In Socrates’ Apology, he states, “To fear death . . . is no other than to think oneself wise when one is not, to think one knows what one does not know. No one knows whether death may not be the greatest of all blessings for a man, yet men fear it as if they knew that it is the greatest of evils.”
For many, it is not so much physical death that is frightening, but the process of dying. Moreover, despite some religious reassurances, we may fear the unknown. We wonder what we will experience—what is in store for us—on the far side of death. We may also wonder how our passiong will affect our loved ones. As most of us live in the personality, it’s difficult to imagine the world without ourselves in it, because to that consciousness, we have always been here, no matter how small or large our role in society.
But if we shift our identity from the personality to the higher Self, death will lose its power over us. We will know that we are eternal, striving (with flaws perhaps) to serve humanity and ultimately to work to a larger extent and contribute to the unfoldment of evolution. In such a setting, it matters little what the avenue for that effort would be.
In The Voice of the Silence, H.P. Blavatsky notes that the pilgrim passing through the seven portals “standeth now like a white pillar to the west, upon whose face the rising sun of thought eternal poureth forth its first most glorious waves. His mind, like a becalmed and boundless ocean, spreadeth out in shoreless space. He holdeth life and death in his strong hand” (Voice of the Silence, §282).
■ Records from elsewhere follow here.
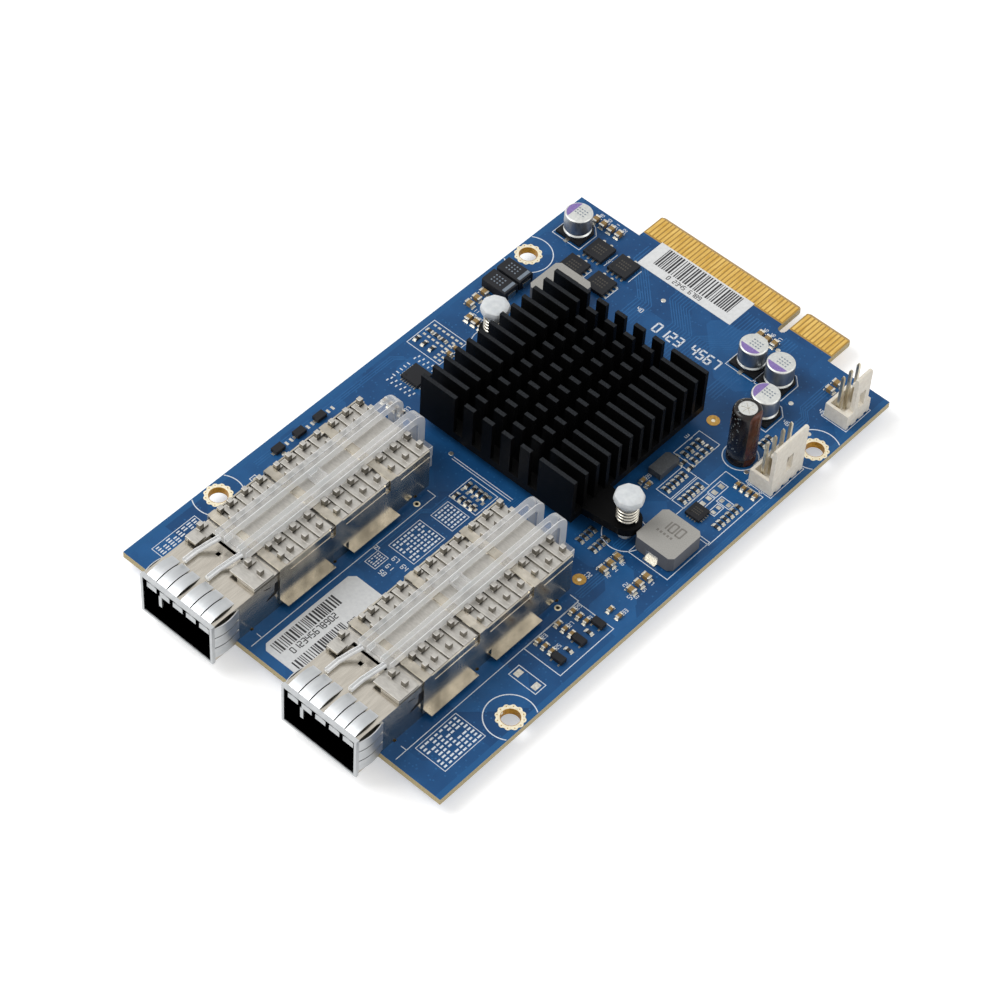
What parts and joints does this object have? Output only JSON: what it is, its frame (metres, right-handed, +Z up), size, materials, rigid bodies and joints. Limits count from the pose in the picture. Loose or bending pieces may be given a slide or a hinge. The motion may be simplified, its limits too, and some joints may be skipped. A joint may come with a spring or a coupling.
{
  "type": "network interface card",
  "caption": "Low dual-cage network interface module: blue circuit board with a gold edge connector, black finned heat sink and sprung port cages under their own heat sinks.",
  "frame": {"origin": "centre of the four mounting holes, on the underside of the circuit board", "axes": "+X to the right seen from above with the ports in front, +Y from the port mouths towards the gold edge connector, +Z up from the board to the component side"},
  "size_m": [0.0844, 0.1522, 0.0192],
  "materials": {
    "board_laminate": "blue solder mask over glass laminate, satin",
    "contact_gold": "thin gold plating, polished",
    "tinned_ring": "hot levelled tin, satin",
    "test_ring_gold": "gold plating, satin",
    "led_resin": "milky resin",
    "chip_carrier": "green laminate carrier with a bare die",
    "thermal_pad": "grey filled silicone",
    "black_anodised": "black anodised, satin",
    "white_nylon": "natural nylon",
    "spring_wire": "drawn steel wire",
    "inductor_ferrite": "pressed grey metal powder",
    "tinned_copper": "tin plating",
    "can_aluminium": "drawn, satin",
    "black_moulding": "moulded black plastic",
    "brown_sleeve": "shrunk dark brown film",
    "black_epoxy": "moulded epoxy",
    "ivory_nylon": "ivory nylon",
    "pin_brass": "tinned brass",
    "solder": "bright solder",
    "oscillator_lid": "dark grey metal lid on a ceramic base",
    "capacitor_ceramic": "tan ceramic with tinned ends",
    "resistor_ceramic": "black glass coat with tinned ends",
    "white_label": "paper label",
    "silver_label": "film label",
    "nickel_sheet": "nickel plated sheet, satin",
    "bright_spring_sheet": "bright tin plated spring sheet",
    "plain_aluminium": "milled, clear finish",
    "clip_steel": "stainless spring sheet",
    "clear_polycarbonate": "clear moulded polycarbonate"
  },
  "bodies": {
    "root": {"circuit_board": "board_laminate", "edge_contacts": "contact_gold", "mounting_hole_rings": "tinned_ring", "test_point_rings": "test_ring_gold", "port_leds": "led_resin", "controller_chip": "chip_carrier", "thermal_pad": "thermal_pad", "main_heat_sink": "black_anodised", "push_pins": "white_nylon", "push_pin_springs": "spring_wire", "power_inductors": "inductor_ferrite", "inductor_terminals": "tinned_copper", "polymer_capacitor_cans": "can_aluminium", "polymer_capacitor_seats": "black_moulding", "polymer_capacitor_terminals": "tinned_copper", "radial_capacitor_can": "can_aluminium", "radial_capacitor_sleeve": "brown_sleeve", "radial_capacitor_leads": "tinned_copper", "power_transistors": "black_epoxy", "power_transistor_leads": "tinned_copper", "tantalum_capacitors": "black_epoxy", "tantalum_terminals": "tinned_copper", "fan_header_4pin": "ivory_nylon", "fan_header_3pin": "ivory_nylon", "fan_header_pins": "pin_brass", "solder_joints": "solder", "power_driver_chip": "black_epoxy", "monitor_chip": "black_epoxy", "chip_leads": "tinned_copper", "oscillator": "oscillator_lid", "small_transistors": "black_epoxy", "small_transistor_leads": "tinned_copper", "small_diodes": "black_epoxy", "small_diode_leads": "tinned_copper", "big_ceramic_capacitors": "capacitor_ceramic", "small_ceramic_capacitors": "capacitor_ceramic", "chip_resistors": "resistor_ceramic", "port_label": "white_label", "rear_label": "silver_label", "cage_left": "nickel_sheet", "spring_collar_left": "bright_spring_sheet", "host_connector_left": "black_moulding", "cage_heat_sink_left": "plain_aluminium", "sink_clip_left": "clip_steel", "light_pipe_left": "clear_polycarbonate", "cage_right": "nickel_sheet", "spring_collar_right": "bright_spring_sheet", "host_connector_right": "black_moulding", "cage_heat_sink_right": "plain_aluminium", "sink_clip_right": "clip_steel", "light_pipe_right": "clear_polycarbonate"}
  },
  "joints": []
}
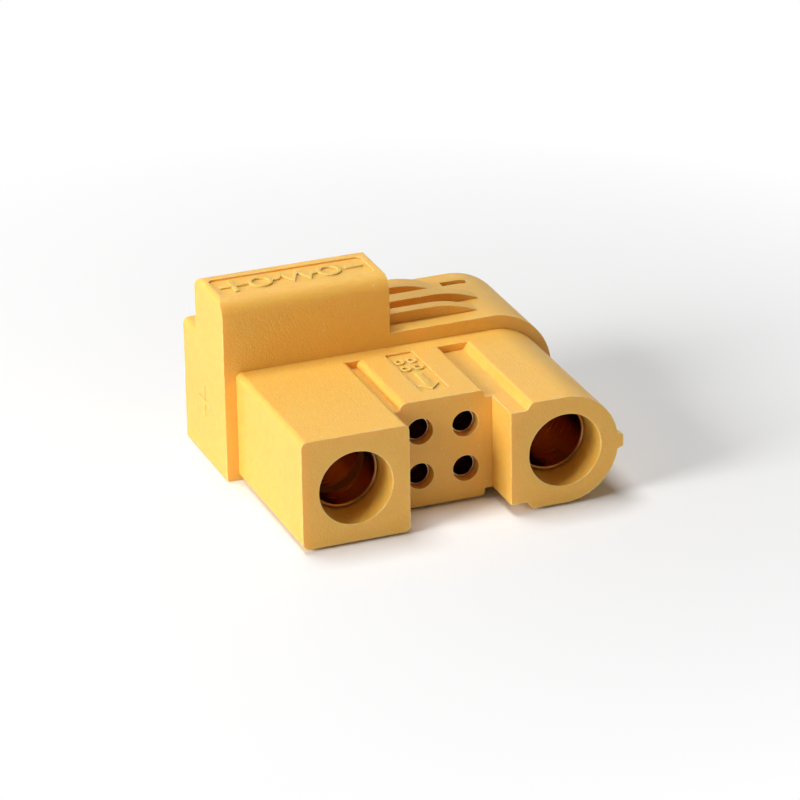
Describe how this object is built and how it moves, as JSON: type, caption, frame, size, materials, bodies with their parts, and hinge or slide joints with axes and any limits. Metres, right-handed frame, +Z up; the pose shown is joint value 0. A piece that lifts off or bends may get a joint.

Every stage of life is precious, and advanced age is no different. Love still lives, but may be transmuted into new forms. We are still able to relate to our fellow humans and savor that connection. We breathe the air of life and know that we are part of a greater network. We exist in a specific time and place, yet we know we are not chained to this physical form. We are much more than we seem, much more than we know. We begin to touch this greater knowledge, this expanded awareness. We sense we are immortal. We see purpose in the universe. We long to be part of the whole.